On November 24, 1974, American paleoanthropologist Donald Johanson planned to stay in camp to catch up on his field journals. He was in the Great Rift Valley in Ethiopia on an extended surveying mission where he and his multinational team were searching for the fossilized bones of early humans and their ancestors. Instead of staying in that day, Johanson was convinced by a graduate student to go out into the blazing sun and search yet another section of ground. While their planned excavation proved fruitless, on his way back to the car Johanson spotted a bone fragment in a small gully. He and his team went to work carefully removing this fragment, and the more than 30 other fragments that would come to comprise one of the most important set of remains found to date: Lucy.

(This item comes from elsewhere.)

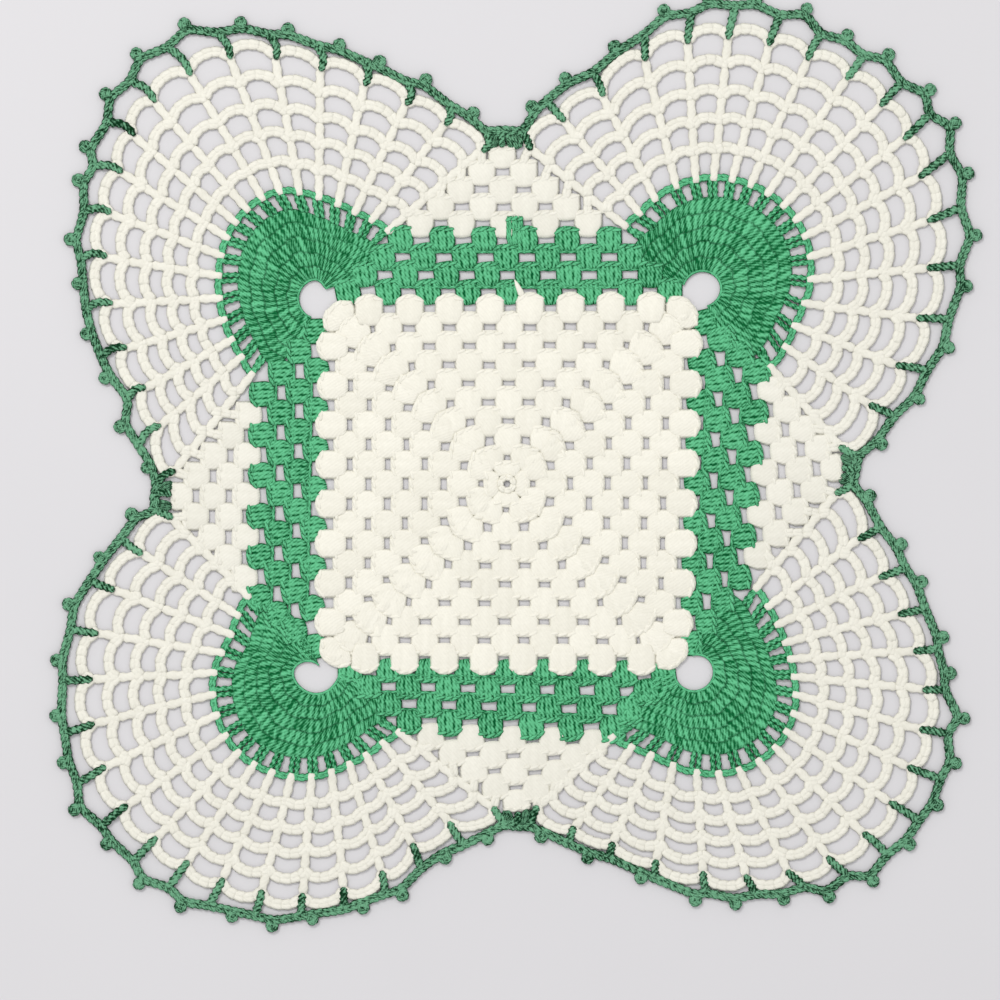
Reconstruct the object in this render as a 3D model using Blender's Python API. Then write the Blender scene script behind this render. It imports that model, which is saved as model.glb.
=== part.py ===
"""Crochet lace doily, lying flat.

Four pieces of cotton crochet are worked one round the other: an ivory granny square, a green band with a
fan at each corner, a wide ivory net that makes four lobes, and a green edging of legs, chain and picots.
Each piece is a flat plate with its true outline, on a common underside at z = 0. The origin is the middle
of the square. Tables are in millimetres and degrees. Every outline runs counter-clockwise, lobe by lobe,
from the top right one.
"""
import math

import bmesh
import bpy
import numpy as np

MM = 0.001

# Thickness of each piece, and the room between neighbouring pieces.
SQUARE_THICKNESS = 2.4
BAND_THICKNESS = 2.4
NET_THICKNESS = 2.0
EDGING_THICKNESS = 2.2
GAP = 0.3

# Net: 18 posts in each lobe, five rounds of cells between the band's rim and the edge.
POSTS = 18
ROUND_SHARES = (0.0, 0.16, 0.37, 0.57, 0.78, 1.0)
OPEN_ROUNDS = (3, 4, 5)
WIDE_CELLS_OF_ROUND_TWO = (7, 8, 9, 10)
POST_WIDTH = 2.6
CHAIN_WIDTH = 2.3
ARC_RISE = 0.27
ARC_ROOM = 0.6
ARC_SHOULDER = 0.3
SADDLE_SHARE = 0.12
EDGE_PLACES = (0.12, 0.27, 0.5, 0.73, 0.88)
RIM_KNOT_DEPTH = 1.2

# Edging: chain ring, legs down to the net, one picot between legs.
RING_WIDTH = 2.9
RING_RISE = 1.2
LEG_ROOT_WIDTH = 2.8
LEG_TIP_WIDTH = 2.0
TIP_ROOM = 0.65
PICOT_HEIGHT = 3.4
PICOT_WIDTH = 4.8

# Clusters of three stitches that interlock along the straight sides.
SQUARE_BUMPS = 8
BUMP_HALF_WIDTH = 4.7
BUMP_RISE = 2.9
TOOTH_HALF_WIDTH = 1.7
CORNER_TURNS = (-58, -20, 20, 58)
SIDE_CLUSTERS = 5
CLUSTER_MOUTH = 3.3
CLUSTER_TIP = 2.4
CLUSTER_DEPTH = 2.4

# One lobe after the other: its centre and what is measured there along most of its 18 posts.
# Columns: post, angle, rim radius of the band, radius of the net's edge, lean of the edging's leg,
# radius of the edging's chain.
LOBES = {
    "top_right": ((68.8, 69.1), (
        (0, -48.6, 38.5, 76.2, 1.5, 82.0),
        (1, -34.4, 37.6, 74.2, 1.2, 82.6),
        (2, -21.1, 37.0, 76.2, 1.5, 85.9),
        (4, 5.6, 40.5, 82.7, 0.0, 92.9),
        (6, 27.5, 43.0, 89.3, 1.4, 101.5),
        (8, 45.9, 43.5, 93.6, 0.2, 103.3),
        (10, 65.4, 43.0, 92.4, -0.3, 101.4),
        (12, 84.1, 42.0, 92.2, -0.8, 103.0),
        (14, 103.9, 40.0, 86.4, -1.2, 94.3),
        (15, 117.1, 38.4, 79.8, -0.4, 87.5),
        (16, 129.2, 37.0, 79.8, 0.2, 88.2),
        (17, 140.6, 37.5, 81.1, -2.0, 86.0),
    )),
    "top_left": ((-69.5, 68.4), (
        (0, 40.9, 35.0, 79.1, 2.7, 83.5),
        (2, 65.0, 33.0, 75.8, 2.0, 82.1),
        (4, 89.4, 35.5, 81.0, 1.1, 88.9),
        (6, 110.6, 40.0, 91.1, 0.8, 100.1),
        (7, 120.5, 40.6, 91.8, 1.2, 103.3),
        (8, 130.7, 40.5, 91.4, 1.1, 101.5),
        (10, 148.8, 39.5, 83.9, 2.0, 92.2),
        (12, 170.8, 37.5, 78.5, 1.4, 86.0),
        (14, 196.4, 36.5, 73.1, 0.6, 81.4),
        (15, 209.2, 36.8, 72.4, 0.4, 78.3),
        (16, 220.4, 37.5, 75.6, 0.5, 85.0),
        (17, 231.4, 39.5, 83.8, -1.2, 90.5),
    )),
    "bottom_left": ((-68.8, -67.0), (
        (0, 134.7, 38.0, 77.1, 1.5, 81.8),
        (1, 147.2, 36.5, 77.4, -0.4, 85.5),
        (2, 159.2, 35.5, 80.5, 0.0, 88.6),
        (4, 182.7, 39.5, 83.3, 0.0, 92.5),
        (6, 204.6, 42.0, 86.2, 0.8, 96.5),
        (8, 226.0, 43.5, 85.9, 0.0, 96.5),
        (10, 245.3, 42.5, 84.6, -0.4, 94.3),
        (12, 265.7, 40.5, 82.7, 0.0, 89.5),
        (14, 286.9, 37.5, 77.7, -0.8, 84.6),
        (15, 297.7, 36.8, 72.7, -1.0, 80.8),
        (16, 310.0, 36.5, 73.6, -0.8, 82.1),
        (17, 321.1, 38.0, 81.4, -1.2, 87.1),
    )),
    "bottom_right": ((64.4, -65.9), (
        (0, -137.1, 39.5, 76.1, 2.2, 81.7),
        (2, -113.4, 36.5, 70.9, 0.8, 75.2),
        (4, -86.4, 40.0, 75.8, 0.4, 82.0),
        (6, -64.7, 43.0, 83.2, 2.0, 89.6),
        (8, -44.1, 44.0, 88.1, 0.2, 98.3),
        (10, -25.0, 42.5, 87.8, 0.6, 98.9),
        (12, -6.0, 39.0, 85.7, 0.5, 92.0),
        (14, 13.7, 36.5, 78.5, -0.2, 87.0),
        (16, 36.8, 36.5, 77.0, -0.8, 84.6),
        (17, 49.6, 38.0, 82.3, -1.4, 87.5),
    )),
}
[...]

When we glimpse into the distant past and try to better understand the origins of our Homo sapiens species, the view is murky at best. For the vast majority of history, our lineage is entirely shared with the chimpanzee. That is, of course, until it wasn’t anymore. Our development branched off, probably around seven million years ago, and evolved into a new line of more earthbound and upright creatures. Lucy, who was named by Johanson for the repeating recording of The Beatles’ Lucy In The Sky With Diamonds that played as the team unearthed her bones, is a member of the family Australopithecus, the progenitors of the family Homo, to which we belong. As best as they can tell from the bone fragments discovered that day, Lucy stood around three and a half feet tall and easily walked on two legs. Much else beyond that is open to interpretation.

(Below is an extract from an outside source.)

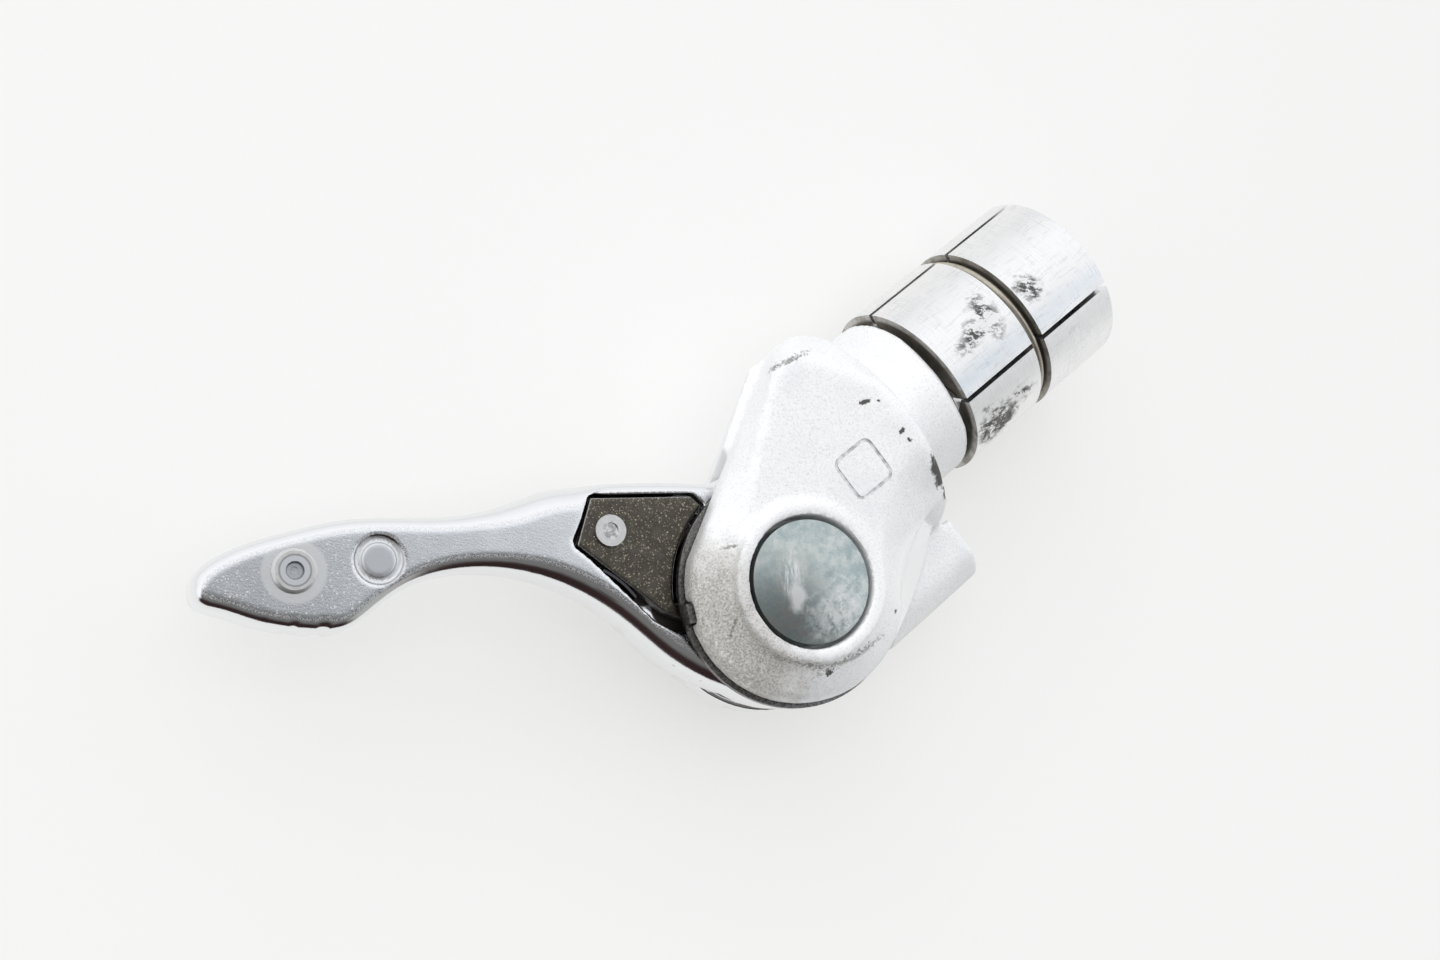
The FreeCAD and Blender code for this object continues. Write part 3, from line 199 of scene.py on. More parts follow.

The trouble with Lucy, and with most other fossils from around this time, is the relatively incomplete nature of the skeleton and the scarcity of comparators. Johanson triumphantly announced, via his own figuring, that Lucy represented about 40% of a complete skeleton. While anthropologists argue about this number, it cannot be argued that Lucy is lacking what evolutionary biologists would agree were her most interesting features: hands, feet, and skull. Only a few skull fragments were found, meaning it’s highly difficult to get a good understanding of how large her cranium, and brain, would have been. And the hands and feet, which would provide a deeper insight into how adept she was at climbing and walking, are sorely lacking as well. Even the question of gender, which Johanson was quick to proclaim as female due to the dimensions of the pelvis, is still hotly debated and far from certain. While other skeletons have been found from the Australopithecus family, they represent millions of years of history and development among them, and trying to piece together a single, cohesive narrative is tricky, if not entirely impossible with the information at hand.

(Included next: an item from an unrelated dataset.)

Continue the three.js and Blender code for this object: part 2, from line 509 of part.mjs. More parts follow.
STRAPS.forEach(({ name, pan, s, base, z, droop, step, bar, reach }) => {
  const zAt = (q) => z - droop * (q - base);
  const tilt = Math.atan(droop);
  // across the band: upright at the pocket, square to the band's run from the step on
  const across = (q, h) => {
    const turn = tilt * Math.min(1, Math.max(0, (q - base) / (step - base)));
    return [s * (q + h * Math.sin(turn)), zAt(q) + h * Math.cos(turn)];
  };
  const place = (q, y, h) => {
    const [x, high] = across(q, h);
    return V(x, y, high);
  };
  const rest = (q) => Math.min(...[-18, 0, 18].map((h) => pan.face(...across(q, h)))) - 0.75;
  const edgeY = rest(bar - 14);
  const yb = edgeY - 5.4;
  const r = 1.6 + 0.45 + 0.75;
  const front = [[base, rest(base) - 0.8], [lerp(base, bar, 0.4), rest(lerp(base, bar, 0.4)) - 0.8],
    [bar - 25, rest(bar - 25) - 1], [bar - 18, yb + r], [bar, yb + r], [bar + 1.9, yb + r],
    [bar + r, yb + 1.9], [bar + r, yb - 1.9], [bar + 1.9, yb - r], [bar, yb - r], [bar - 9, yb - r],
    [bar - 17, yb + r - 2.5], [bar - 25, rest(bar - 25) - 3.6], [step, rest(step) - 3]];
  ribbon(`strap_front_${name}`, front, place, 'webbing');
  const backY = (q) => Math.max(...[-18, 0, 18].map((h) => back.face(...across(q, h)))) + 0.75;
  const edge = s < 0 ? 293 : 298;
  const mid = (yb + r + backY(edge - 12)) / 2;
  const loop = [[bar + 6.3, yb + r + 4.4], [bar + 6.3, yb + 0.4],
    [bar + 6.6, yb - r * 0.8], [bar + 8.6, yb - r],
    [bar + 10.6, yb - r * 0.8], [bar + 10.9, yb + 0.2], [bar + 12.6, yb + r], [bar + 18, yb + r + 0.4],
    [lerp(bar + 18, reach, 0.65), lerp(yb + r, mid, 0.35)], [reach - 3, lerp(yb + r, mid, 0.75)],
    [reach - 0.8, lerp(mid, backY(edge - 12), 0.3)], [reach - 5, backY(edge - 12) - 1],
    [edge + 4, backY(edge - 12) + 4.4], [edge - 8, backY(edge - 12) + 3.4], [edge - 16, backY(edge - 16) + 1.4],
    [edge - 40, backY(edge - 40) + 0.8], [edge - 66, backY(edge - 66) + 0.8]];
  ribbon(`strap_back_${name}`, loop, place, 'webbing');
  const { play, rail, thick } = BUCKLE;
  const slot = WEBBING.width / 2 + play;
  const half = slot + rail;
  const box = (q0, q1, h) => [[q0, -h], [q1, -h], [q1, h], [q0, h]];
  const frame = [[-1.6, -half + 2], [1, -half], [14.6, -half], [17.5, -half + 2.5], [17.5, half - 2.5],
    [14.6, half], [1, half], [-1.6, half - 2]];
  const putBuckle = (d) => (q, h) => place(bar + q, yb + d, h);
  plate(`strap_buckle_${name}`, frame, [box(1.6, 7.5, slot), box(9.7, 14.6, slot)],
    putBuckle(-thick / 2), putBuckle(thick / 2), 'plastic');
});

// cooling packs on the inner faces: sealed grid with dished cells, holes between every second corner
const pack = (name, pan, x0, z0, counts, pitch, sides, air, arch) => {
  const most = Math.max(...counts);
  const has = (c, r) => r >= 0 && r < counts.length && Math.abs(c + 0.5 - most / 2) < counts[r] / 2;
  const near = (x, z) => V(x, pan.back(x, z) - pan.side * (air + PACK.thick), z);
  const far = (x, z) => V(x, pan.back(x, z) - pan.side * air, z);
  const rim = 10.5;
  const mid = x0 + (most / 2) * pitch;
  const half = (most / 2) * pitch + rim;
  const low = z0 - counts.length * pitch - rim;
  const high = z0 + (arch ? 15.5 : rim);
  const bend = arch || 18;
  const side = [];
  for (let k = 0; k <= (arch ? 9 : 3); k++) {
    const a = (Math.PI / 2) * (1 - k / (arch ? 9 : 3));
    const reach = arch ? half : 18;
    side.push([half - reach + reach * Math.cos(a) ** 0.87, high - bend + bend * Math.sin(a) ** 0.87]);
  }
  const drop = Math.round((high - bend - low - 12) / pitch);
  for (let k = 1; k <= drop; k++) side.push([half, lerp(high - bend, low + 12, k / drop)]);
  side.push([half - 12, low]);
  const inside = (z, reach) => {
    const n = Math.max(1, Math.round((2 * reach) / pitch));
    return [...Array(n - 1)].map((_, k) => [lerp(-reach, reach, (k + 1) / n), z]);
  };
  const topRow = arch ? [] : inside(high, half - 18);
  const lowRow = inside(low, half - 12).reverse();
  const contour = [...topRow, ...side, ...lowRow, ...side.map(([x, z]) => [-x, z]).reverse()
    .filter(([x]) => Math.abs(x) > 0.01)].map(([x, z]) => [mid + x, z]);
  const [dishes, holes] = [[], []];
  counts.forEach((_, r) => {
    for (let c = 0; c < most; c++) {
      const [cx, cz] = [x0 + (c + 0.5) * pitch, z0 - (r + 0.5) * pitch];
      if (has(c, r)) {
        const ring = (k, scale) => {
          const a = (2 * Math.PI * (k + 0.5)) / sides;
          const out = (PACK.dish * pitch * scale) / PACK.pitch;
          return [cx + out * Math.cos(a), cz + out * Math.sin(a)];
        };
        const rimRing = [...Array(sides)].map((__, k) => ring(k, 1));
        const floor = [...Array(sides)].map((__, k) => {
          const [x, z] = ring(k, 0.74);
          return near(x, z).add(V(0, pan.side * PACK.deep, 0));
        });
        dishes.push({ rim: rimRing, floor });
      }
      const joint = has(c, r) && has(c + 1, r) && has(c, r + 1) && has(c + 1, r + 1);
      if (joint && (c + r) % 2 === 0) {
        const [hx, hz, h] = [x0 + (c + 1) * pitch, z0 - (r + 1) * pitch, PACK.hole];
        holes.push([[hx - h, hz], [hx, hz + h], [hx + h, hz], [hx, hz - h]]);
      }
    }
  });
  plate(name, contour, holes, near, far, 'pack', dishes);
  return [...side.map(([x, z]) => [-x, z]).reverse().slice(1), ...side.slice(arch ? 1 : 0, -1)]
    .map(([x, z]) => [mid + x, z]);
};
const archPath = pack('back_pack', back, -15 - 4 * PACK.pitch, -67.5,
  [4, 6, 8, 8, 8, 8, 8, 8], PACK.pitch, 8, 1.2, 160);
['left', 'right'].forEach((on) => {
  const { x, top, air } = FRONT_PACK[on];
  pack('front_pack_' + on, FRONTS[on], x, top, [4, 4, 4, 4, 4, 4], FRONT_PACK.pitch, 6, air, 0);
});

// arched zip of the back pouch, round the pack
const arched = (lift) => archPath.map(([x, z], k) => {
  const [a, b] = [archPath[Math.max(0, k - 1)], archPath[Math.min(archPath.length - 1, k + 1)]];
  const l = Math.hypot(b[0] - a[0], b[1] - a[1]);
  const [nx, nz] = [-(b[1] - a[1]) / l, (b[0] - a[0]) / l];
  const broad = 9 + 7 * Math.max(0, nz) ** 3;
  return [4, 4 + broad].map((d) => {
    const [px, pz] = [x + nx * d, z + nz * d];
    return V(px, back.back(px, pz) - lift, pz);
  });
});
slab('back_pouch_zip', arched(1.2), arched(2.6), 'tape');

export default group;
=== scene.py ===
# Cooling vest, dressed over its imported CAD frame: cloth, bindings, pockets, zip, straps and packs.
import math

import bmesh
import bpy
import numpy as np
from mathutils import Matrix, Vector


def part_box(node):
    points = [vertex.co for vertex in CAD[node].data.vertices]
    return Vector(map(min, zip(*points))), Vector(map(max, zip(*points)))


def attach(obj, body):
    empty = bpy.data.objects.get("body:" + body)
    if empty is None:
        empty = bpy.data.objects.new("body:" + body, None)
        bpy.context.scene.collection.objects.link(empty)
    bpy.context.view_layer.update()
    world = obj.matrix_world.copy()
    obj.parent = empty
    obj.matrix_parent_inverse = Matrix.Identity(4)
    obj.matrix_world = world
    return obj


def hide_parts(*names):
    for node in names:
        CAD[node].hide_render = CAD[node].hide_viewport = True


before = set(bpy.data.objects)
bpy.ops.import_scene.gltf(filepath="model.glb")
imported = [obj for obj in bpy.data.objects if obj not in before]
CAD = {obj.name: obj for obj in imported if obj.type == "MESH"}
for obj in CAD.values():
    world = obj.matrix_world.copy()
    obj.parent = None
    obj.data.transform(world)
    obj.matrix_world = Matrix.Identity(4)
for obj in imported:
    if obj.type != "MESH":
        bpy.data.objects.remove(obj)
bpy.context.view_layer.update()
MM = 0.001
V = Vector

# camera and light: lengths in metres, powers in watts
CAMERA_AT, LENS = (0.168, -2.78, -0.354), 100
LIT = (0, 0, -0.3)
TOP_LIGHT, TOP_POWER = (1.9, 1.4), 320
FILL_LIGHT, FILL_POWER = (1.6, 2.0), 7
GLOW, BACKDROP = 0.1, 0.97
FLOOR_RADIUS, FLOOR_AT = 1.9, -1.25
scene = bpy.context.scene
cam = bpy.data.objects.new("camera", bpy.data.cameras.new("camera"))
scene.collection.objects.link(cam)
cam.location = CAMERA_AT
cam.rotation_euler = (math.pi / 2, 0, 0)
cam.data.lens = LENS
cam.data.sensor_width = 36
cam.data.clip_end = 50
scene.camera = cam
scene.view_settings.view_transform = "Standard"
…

The most complicating factor for extrapolating meaningful information from these finds has to do with the process of evolution itself. Like smoke rising from a flame and searching for a path to the outside, the procession of evolution is filled with many paths, but only one that leads to success. In this period between chimpanzees and hominids, the australopithecines did not develop in an orderly progression, but rather followed branches of differing evolutionary advancements. Some of these proved futile and the branch went extinct, while one prospered and led, eventually, to humans. The trouble with pulling meaning out of the bones of Lucy is that without much more information and many more specimens with which to construct a better picture of these developmental paths, we can never be certain whether Lucy was part of the path that led to us, or one of the many that ultimately failed. And so while Lucy may provide us a glimpse into our ancestral past, she may also just be an example of the type of creature that once roamed the Earth. Either way, it is still a truly exciting idea that we are able to physically study something that lived over three million years ago, a stretch of time nearly beyond comprehension.